Do you think Zogby and Gallup are really interested in “surveying the will of the people” anymore without another agenda behind what they do?
I think George Gallup, Sr. must be turning over in his grave…
UPDATE/ADDITION July 2, 2008
In light of my post on Missouri and McCain, I’m adding this information about polling:
Smaller samples usually yield larger margins of error (at Gallup we used to consider a sample below 1000 or 1500 as the range where a sample was considered to be small). Beware of data from breakdowns of the total sample if it is fairly small since the number of respondents in the individual sub-samples will be very small at that point. For example, a total study size of 546 is small; results based on a breakdown into numbers from 6 or 7 income levels, lets say, would then be very small samples and the data quoted would be unreliable.)
UPDATE/ADDITION October 17, 2008
The Gallup Poll continues its slide into a ruined reputation with this new twist in it’s methodology and it’s downplaying of the standard “likely voter” polling which is the norm by this time in an election cycle:
Gallup is presenting two likely voter estimates to see how preferences might vary under different turnout scenarios. The “expanded” model determines likely voters based only on current voting intentions. This estimate would take into account higher turnout among groups of voters traditionally less likely to vote, such as young adults and minorities. That model has generally produced results that closely match the registered voter figures, but with a lower undecided percentage, and show Obama up by six percentage points today, 51% to 45%.

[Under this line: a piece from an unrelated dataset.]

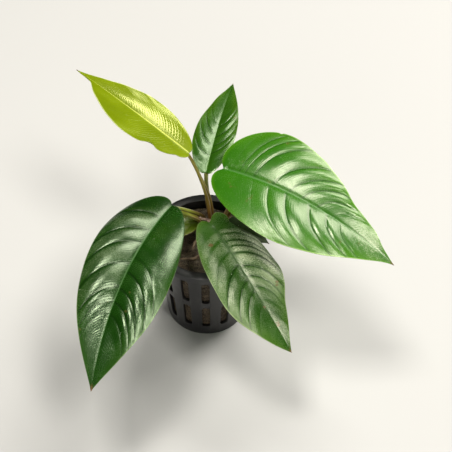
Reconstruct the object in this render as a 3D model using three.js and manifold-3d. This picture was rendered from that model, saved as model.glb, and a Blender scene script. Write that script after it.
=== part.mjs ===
// Short and sharp anubias in its planting basket.
// Seven pointed leaves stand on slender stalks that rise from a creeping rhizome. The rhizome lies half sunk
// in a plug of mineral wool, and the plug fills a small slotted basket of black plastic.
// Millimetres, +Z up. The origin is the middle of the basket's underside, and -Y faces the viewer.

import * as THREE from 'three';
import { mergeVertices } from 'three/addons/utils/BufferGeometryUtils.js';
import Module from 'manifold-3d';

// Clearance between pieces that touch
const GAP = 0.3;

// Planting basket
const BASKET_HEIGHT = 40;
const BASKET_FOOT_RADIUS = 15;
const BASKET_NECK_RADIUS = 18.2;
const BASKET_RIM_RADIUS = 20;
const BASKET_RIM_HEIGHT = 2.4;
const BASKET_WALL = 1.2;
const BASKET_FLOOR = 1.5;
const BASKET_FACETS = 28;
const SLOTS_AROUND = 14;
const SLOT_WIDTH = 3;
const SLOT_HEIGHT = 13;
const SLOT_TIERS = [5, 21];
const FLOOR_SLOTS = 7;
const FLOOR_SLOT_WIDTH = 2.4;
const FLOOR_SLOT_LENGTH = 6;
const FLOOR_SLOT_START = 5.5;

// Plug of mineral wool
const WOOL_TOP = 37.4;
const WOOL_CROWN = 0.9;
const WOOL_EDGE_DROP = 1.4;
const WOOL_FACETS = 28;
const WOOL_RINGS = [0.93, 0.72, 0.48, 0.24];
const WOOL_LUMP = 0.45;
const WOOL_WAVE = 0.6;

// Rhizome and roots
const RHIZOME_RADIUS = 4;
const RHIZOME_ROUTE = [[3.6, -12.5, 37.6], [3.4, -6, 39.4], [3, 1, 40.2], [2.6, 9, 40]];
const RHIZOME_ENDS = [0.03, 0.97];
const RHIZOME_END_SIZES = [0.88, 0.76];
const RHIZOME_SCARS = 5;
const RHIZOME_SCAR_DEPTH = 0.35;
const RHIZOME_FACETS = 10;
const ROOT_PROFILE = [[0.01, 0.6], [0.25, 0.75], [0.5, 0.68], [0.75, 0.56], [0.97, 0.4]];
const ROOT_FACETS = 6;
const ROOTS = {
  root_1: [[-1, 0.4, 38.7], [-3.3, -0.8, 38.8], [-4.3, -4, 38.6], [-5.2, -6.6, 36.2]],
  root_2: [[-0.8, -6.4, 38.4], [-4, -9.2, 38.4], [-8, -9, 37.9], [-11.6, -7.2, 35.4]],
  root_3: [[8.1, -4.4, 38.6], [11.2, -7, 38.1], [12.6, -10, 35.4]],
  root_4: [[-1.6, 5.4, 38.5], [-6, 8.6, 38.2], [-10, 10.2, 35.6]],
};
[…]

The “traditional” likely voter model, which Gallup has employed for past elections, factors in prior voting behavior as well as current voting intention. This has generally shown a closer contest, reflecting the fact that Republicans have typically been more likely to vote than Democrats in previous elections. Today’s results show Obama with a two-point advantage over McCain using this likely voter model, 49% to 47%, this is within the poll’s margin of error. — Frank Newport
In other words, in the new model, they’re not taking into account how often people have actually voted in the past and are instead estimating how people who are less likely to vote will now be voting and are assuming this group will vote in higher numbers this time around–essentially, they are pumping up the “registered voters” sample. The media can now conveniently choose to highlight this new polling method rather than the traditional “likely voter” model and, since it comes from Gallup, it has “credibility.”